Le attività dell’associazione
Aowa collabora con Altromercato per la produzione e la vendita di sapone fatto con materie prime complesse e olio d’oliva. La sede principale è a Ramallah, ma esistono altre 4 filiali: una nelle città vecchia di Hebron, una nel campo profughi di Jenin, una a Gerico e una a Tulkarem. Ci sono poi gruppi di donne associate in tutti i governatorati della Palestina, compresa la striscia di Gaza.

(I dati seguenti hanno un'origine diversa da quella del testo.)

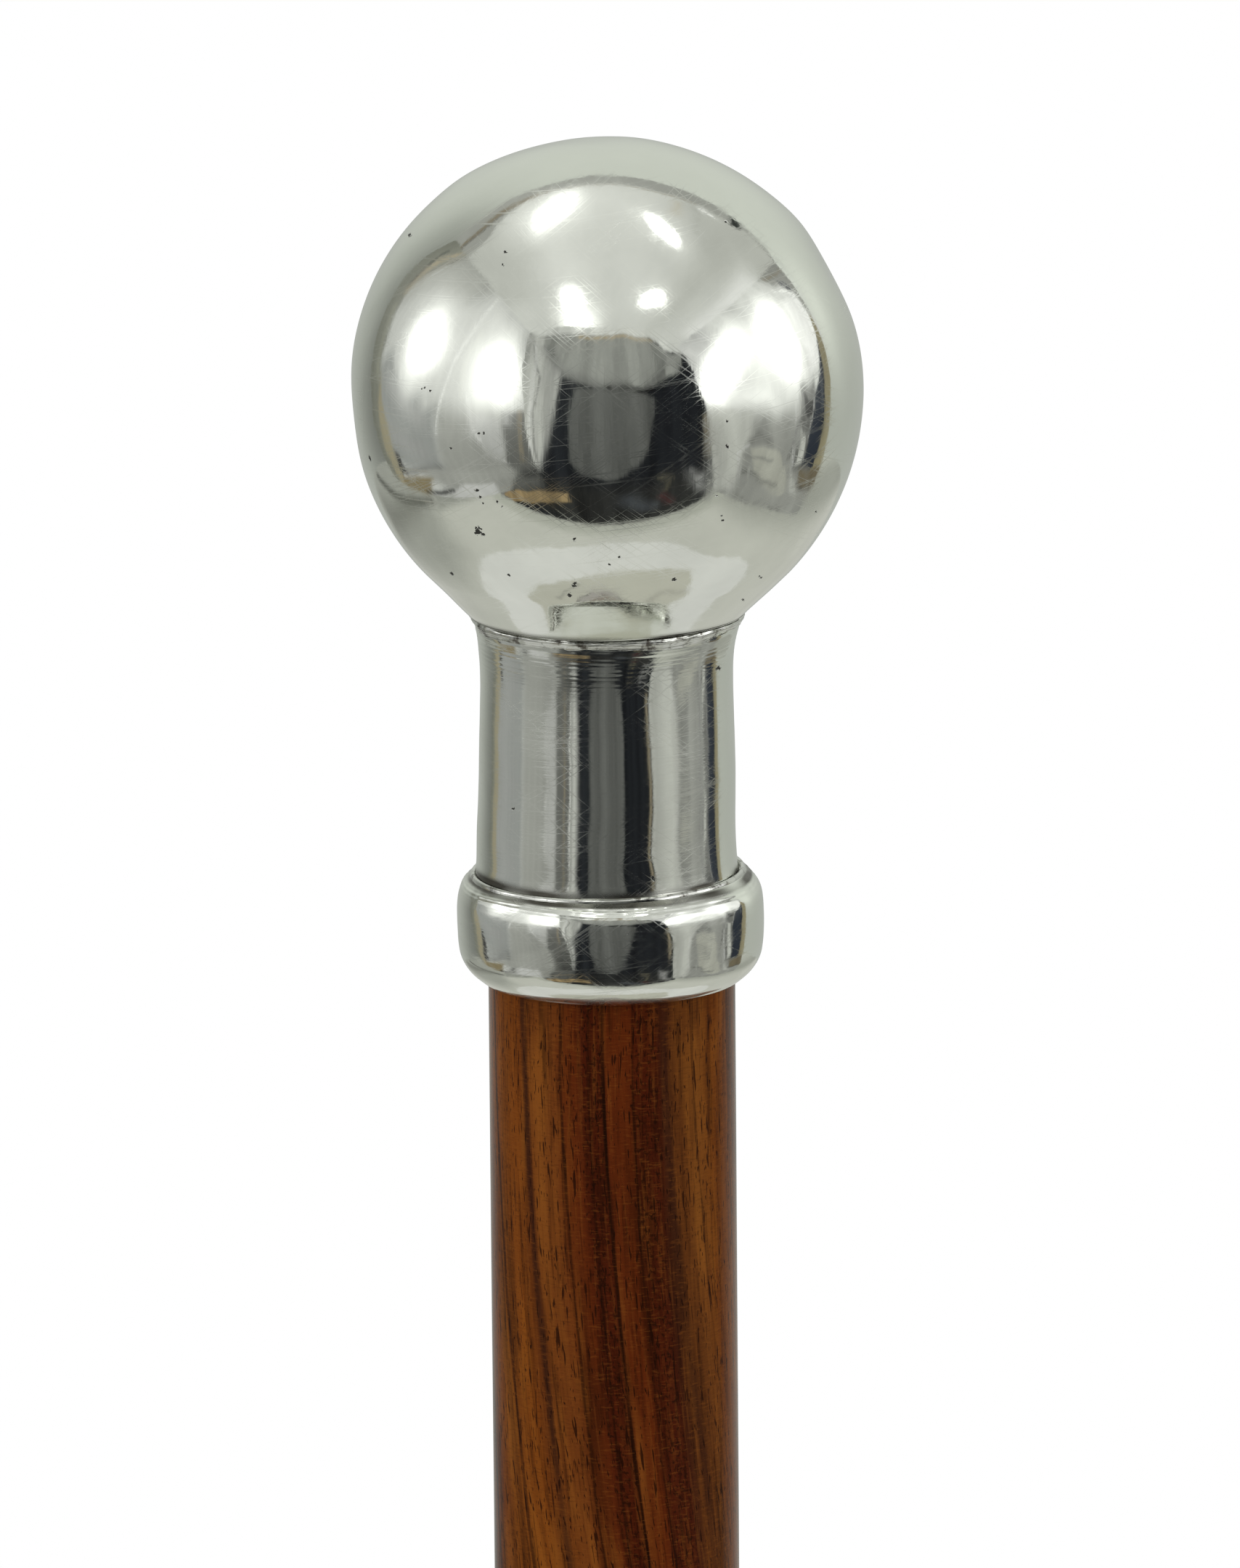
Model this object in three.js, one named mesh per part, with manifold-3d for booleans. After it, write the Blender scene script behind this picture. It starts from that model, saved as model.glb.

“Dal momento che la partecipazione delle donne palestinesi nell’economia non supera il 18% e la maggior parte svolge professioni tradizionali, l’associazione ha sviluppato vari programmi, tra cui quello economico, proprio con l’intento di consentire alle donne di accedere alle risorse, sviluppare le capacità imprenditoriali e dar loro un potere economico che le renda indipendenti”, continua la volontaria.

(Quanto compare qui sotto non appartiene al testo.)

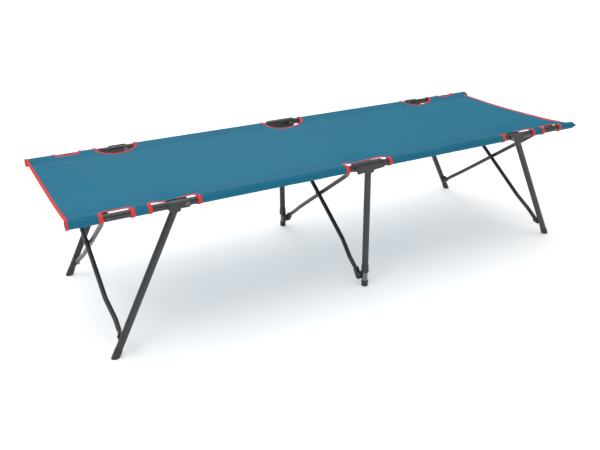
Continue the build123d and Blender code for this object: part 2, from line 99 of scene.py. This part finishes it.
CONCAVE, CONCAVE_POWER = 0.009, 6           # how far the right edge pulls in, and how late
BINDING_W, BINDING_T = 0.0075, 0.0011
LEFT_TAPE_W, RIGHT_TAPE_W = 0.0085, 0.011   # binding along the two open ends
RING_W, LEFT_RING_W = 0.011, 0.005          # binding round a sleeve's cut end
STEP, ROW_STEP, OUTER_ROWS = 0.005, 0.009, 9
HEM_ROWS = [-0.0022, -0.0008, 0, 0.0008, 0.0022]        # closer rows over the hem's step
TAPE_STEP = 0.006
LEFT_TAPE_IN, LEFT_TAPE_SHORT, RIGHT_TAPE_PAST = 0.0008, 0.002, 0.014
STITCH_STEP, SEAM_GAP, SEAM_CLEAR = 0.0042, 0.0035, 0.006
SEAM_START, SEAM_STOP = 0.006, 0.004        # a seam's distance from its stretch's two ends
# tape folded over an edge: inwards in shares of its width, outwards and up in shares of its thickness
TAPE_PROFILE = [
    (-1, 0), (-0.7, 0.8), (0, 1), (0.6, 1), (1, 0.55), (1, -0.55), (0.6, -1), (0, -1), (-0.7, -0.8),
]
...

La guerra: un’emergenza che si somma a emergenza
L’attacco terroristico a Israele da parte di Hamas il 7 ottobre del 2023 ha segnato, senza dubbio, uno spartiacque nella storia palestinese. L’acuirsi del conflitto israelo-palestinese ha avuto un impatto anche sull’operato di Aowa. Ma quando Ruba Saleh parla della Palestina, ricorda che “la sua storia non inizia il 7 ottobre”. Le colonie israeliane presenti in territorio palestinese risalgono al 1967 e da allora “le donne palestinesi sono soggette all’imposizione di restrizioni per la libertà della loro circolazione tra un villaggio e l’altro. Sono imposte restrizioni per il loro diritto alla salute, per il loro diritto all’istruzione, al lavoro. Per tante ragazze palestinesi è molto difficile vivere in sicurezza a causa dei posti di blocco, che possono essere istituiti da un momento all’altro”.

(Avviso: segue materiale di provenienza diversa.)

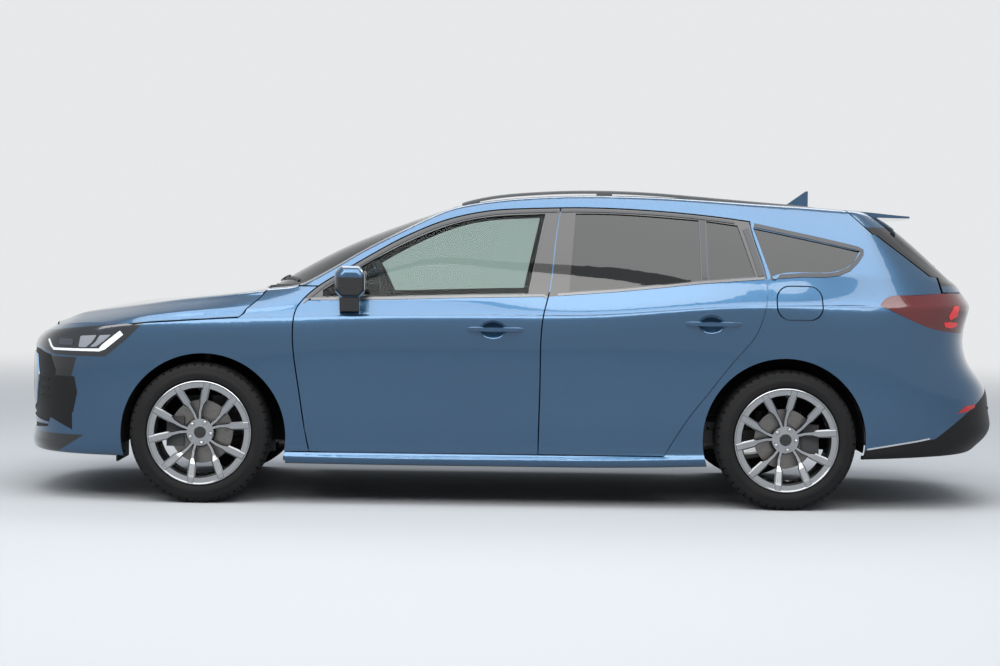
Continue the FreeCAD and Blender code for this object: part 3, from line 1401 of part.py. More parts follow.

Gli effetti della guerra non fanno che peggiorare una situazione già drammatica, anche sul fronte dei progetti dell’associazione: “Il progetto economico più importante – racconta Saleh – è quello nel campo profughi di Jenin, dove le donne producono il sapone. L’autunno è per noi la stagione più importante, la stagione delle olive. Anche quest’anno i campi agricoli hanno subito tantissimi attacchi da parte dei coloni e tantissime donne non hanno potuto accedere ai campi per il raccolto”.
Per donne e bambini serve un sostegno psicologico
La sede principale dell’associazione è stata oggetto di varie aggressioni, con furti del materiale e violenze sui collaboratori. “Senza dimenticare i danni fisici a case, strade, rete elettrica e idrica e naturalmente la sospensione del lavoro e del diritto all’istruzione”. In un contesto di assoluta emergenza, Aowa ha modificato il proprio operato per fornire un aiuto adeguato alla situazione: “In questo momento una delle priorità è il programma di sostegno psicologico per donne e bambini – spiega la volontaria -. Abbiamo iniziato con attività ricreative, sportive, l’introduzione di una varietà di giochi per alleviare il loro stress psicologico. Quello che si sta facendo adesso è cercare di lavorare con le donne attraverso lo storytelling, con l’aiuto di persone esperte e specializzate”. In primo piano una sorta di gioco chiamato Sco drama “dove si usa il teatro per alleviare gli effetti psicologici e rafforzare il loro stato di benessere. È dedicato soprattutto alle donne che hanno perso i propri cari o le proprie case o sono state sfollate”.
Un paramedico in ogni casa, per salvarsi la vita
La salute psicologica da un lato, quella fisica dall’altro: Aowa ha attivato un corso di primo soccorso che hai coinvolto 200 bambini tra i sei e i 15 anni e 150 donne, “perché spesso i bambini si sono trovati in casa con un genitore ferito”. L’iniziativa si chiama ‘Un paramedico in ogni casa’ e serve a spiegare come fornire un primo soccorso di emergenza per preservare la sicurezza della persona ferita fino all’arrivo delle ambulanze. Iniziative che sono cominciate in tutto il territorio in cui storicamente Aowa opera, tranne a Gaza, dove è impossibile entrare e anche solo stabilire un contatto è difficile. E nella speranza che l’associazione possa tornare a lavorare per garantire alle donne palestinesi un’indipendenza economica, politica e sociale, ciò che Ruba Saleh pensando alla sua terra vuole raccomandare è “di restare umani, di aprire il cuore e di guardare le persone a Gaza, in Cisgiordania, a Gerusalemme come esseri umani, che hanno diritto a una vita degna e hanno diritto a un futuro”.